FWIW, I was one of those militating for a new coach for Simona Halep last year, after her defeat at Singapore in the final with Serena Williams:

Personally, if I were Halep, with all great results (including on the financial side), which I'd be blind not to see and appreciate, I'd change coaches right now, as I honestly don't see any progress on the crucial technical and strategical side this year:

- STILL no slice

- STILL no volley, no occasional S-V

- not enough dropshots

- STILL no plan B to speak of (see Serena today, she applied her plan B throughout by coming to the net on each and every short ball)

- not enough coach on-court intervention to change course (perhaps Halep doesn't like that), including in today's match

just a good maintenance at a very good level, for which she should thank the current coach.

I had the same recommendation for Bouchard, even though her results aren't quite at the same level as Halep's.

Otherwise, she will continue to lack the variety of means to beat the best on a consistent basis, and will wear out her body, by her current insistence on staying parked at the baseline.

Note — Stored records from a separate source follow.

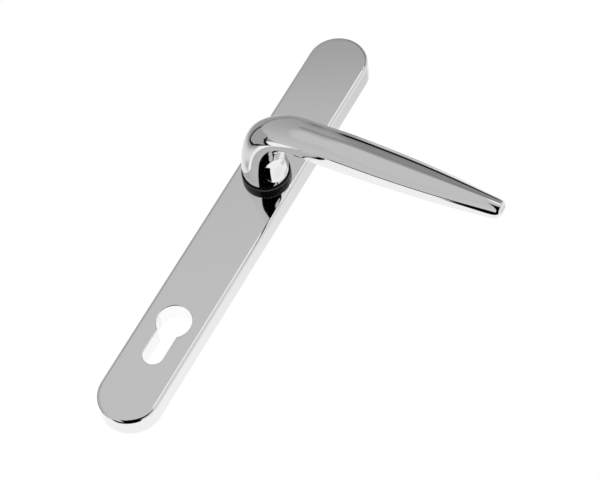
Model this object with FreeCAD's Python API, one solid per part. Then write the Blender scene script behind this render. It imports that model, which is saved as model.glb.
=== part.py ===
# Sprung lever handle on a long narrow backplate, the outside half of a set for a multipoint door.
# Millimetres. +Z runs up the plate, +X along the lever, and the front faces -Y.
# The origin is where the spindle axis meets the plate's flat rear face.
# A "depth" below is the distance of a feature in front of that rear face, so it lies at y = -depth.
import FreeCAD
import Part
import math
import os

V = FreeCAD.Vector
AXIS = V(0, -1, 0)
ORIGIN = V(0, 0, 0)

# Backplate
PLATE_TOP = 90.0
PLATE_BOTTOM = -150.0
PLATE_WIDTH = 30.8
PLATE_DEPTH = 11.2
PLATE_EDGE = 1.7
SIDE_WALL = 2.0
FRONT_WALL = 1.8
RIB_WALL = 1.2
RIB_HEIGHT = 4.0
RIB_PLACES = (36.0, 60.0, -42.0, -66.0, -125.0)
LUG_RIB = 5.0

# Cylinder cut-out, a round and a narrower tail below it
CYLINDER_PITCH = 92.0
CYLINDER_RADIUS = 8.7
TAIL_HALF_WIDTH = 5.25
CUTOUT_HEIGHT = 33.8
CUTOUT_RIM = 1.7
CUTOUT_EDGE = 0.35

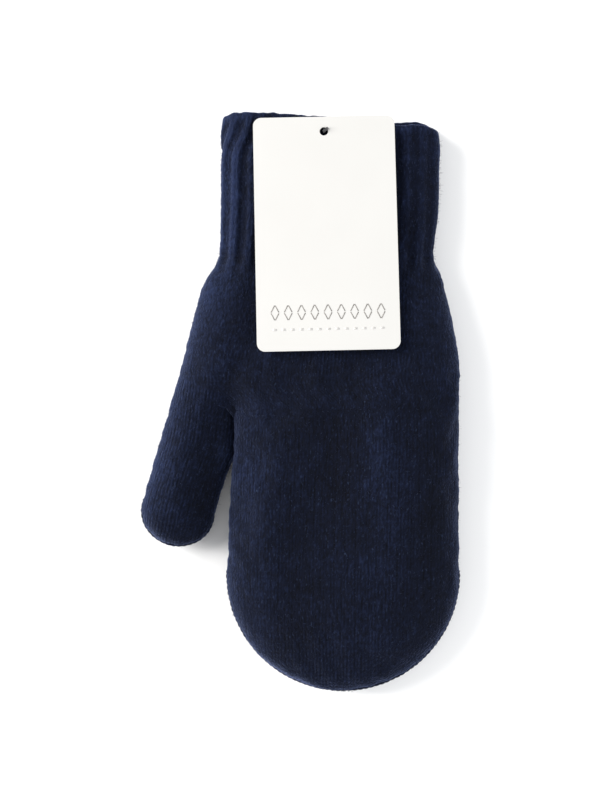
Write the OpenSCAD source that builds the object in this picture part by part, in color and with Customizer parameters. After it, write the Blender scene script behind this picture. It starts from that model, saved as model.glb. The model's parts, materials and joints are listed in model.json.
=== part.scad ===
// Adult's double-layer knitted mitten with a ribbed cuff and a hang tag, lying flat.
// +Z is up, +Y points from the fingertips to the cuff, and the thumb is on the -X side.
// The origin is under the middle of the whole mitten, on the surface that it lies on.

/* [Hand] */
// Width over the hand and the thumb together
total_w = 136; // [132:1:140]
// Length from the fingertips to the highest point of the cuff's rim
total_len = 247; // [240:1:255]
// Flat width of the hand
hand_w = 99; // [97:0.5:101]
// Thickness of the hand as it lies, both walls and the air between them
hand_t = 23; // [21:0.5:26]

/* [Cuff] */
// Flat width of the cuff at its rim
cuff_w = 94.5; // [90:0.5:97]
// Flat width where the cuff meets the hand
wrist_w = 92.2; // [88:0.2:94]
// How far the cuff's middle stands to the left of the hand's
cuff_shift = 5.4; // [4:0.2:7]
// Length of the ribbed cuff along its middle
cuff_len = 58.5; // [50:0.5:62]
// Thickness of the flattened cuff at the wrist
cuff_t = 17.5; // [17:0.5:19]
// Ribs across one face of the cuff
rib_count = 13; // [11:1:15]
// Depth of the furrow between two ribs
rib_depth = 0.7; // [0.4:0.1:0.8]
// Fall of the rim across the cuff, in mm for each mm to the right
rim_slope = 0.06; // [0:0.01:0.08]
// Number of elastic threads round the cuff
elastic_count = 3; // [1:1:5]

/* [Thumb] */
// Radius of the thumb's root, in plan
thumb_root_r = 14; // [13.5:0.5:14.5]
// Radius of the thumb's tip, in plan
thumb_tip_r = 15; // [14:0.5:16]
// Length from the middle of the root to the middle of the tip's arc
thumb_len = 50; // [47:1:53]
// Lean of the thumb away from the fingers, in degrees
thumb_lean = 14; // [13:0.5:16]
// Thickness of the thumb as it lies
thumb_t = 18.5; // [17.5:0.5:20]

/* [Knit] */
// Thickness of the outer knit
shell_wall = 2.1; // [1.8:0.1:2.2]
// Thickness of the inner knit
lining_wall = 1.4; // [1.2:0.1:1.6]
// Diameter of the linking thread in the seams
seam_d = 1.2; // [1:0.1:1.4]

/* [Hang tag] */
// Width of the card
tag_w = 60; // [50:1:64]
// Length of the card
tag_len = 100; // [80:1:104]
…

She should change her style more toward's Henin's, than Clijsters'.

Am I too harsh? I don't think so. And I have had this recommendation for some time; as well, it's only confirmed by today's match.

There is a time for everything, and this is the best time for it, before putting in the hard work for the next season.

Suggestions? Paul Annacone, Stefan Edberg (even part time would help tremendously; and he might become available), Carlos Rodriguez (I know he has that academy in China, and he left even Li Na in the lurch because of it), even Justine Henin (if Mauresmo coaches, why not her? she has a tennis academy).

Now, Henin might not be available for touring as a coach for now.


A new series of coaches has passed Simona's way and have been dismissed since then, however the ideas do not seem to have changed in her camp, for her game plan A wasn't improved, and no plan B has become available (since November 2014 to this June 2015). In the meanwhile, she has scored painful defeats (as in the Australian, at Roland Garros or in even in Miami against Serena), together with some great success (Indian Wells). Let me be clear, it is a great achievement to be number 2 or 3 in the world, but it is not even by far the same as becoming number 1 at the end of the year, or winning Grand Slams, and this is the name of the game for someone of Simona's talent.

Simon Halep has the shots (the volleys, the dropshots, the high topspin, the slice) but she is not using them enough or at all, or in the right proportion, even though she has great hands. I am convinced that, like Bouchard, she is not training enough such variety, for having it available in matches, and for being mentally ready to use them. Not only that, but the opposition have caught up to her somewhat uniform style, and it is _them_ who are using first variety to beat her (Wozniacki, by slicing and coming to the net to volley, at Stuttgart; Mladenovic, by volleying and dropshotting her at Roland Garros; [EDIT: add now Pennetta at the USO to that list]). This should be a big warning sign for Simona.

I, for one, and being strengthened in my convictions by her latest results, continue to believe that only something similar with Henin's game, based on variety (in order to befuddle the opponents, to mess up their footwork and contact point) and shortening of the exchanges (in order to reduce the body wear), can be successful for someone of Halep's height, if she wants to be successful against Serena and Sharapova, or against other heavy hitters, such as Lucic, and if she wants to achieve that while having a long career in full health.

And Wimbledon would be a great place to see such changes implemented: the grass favors the slice, the dropshots, the net play, the short exchanges, the breaks in rhythm, the surprise.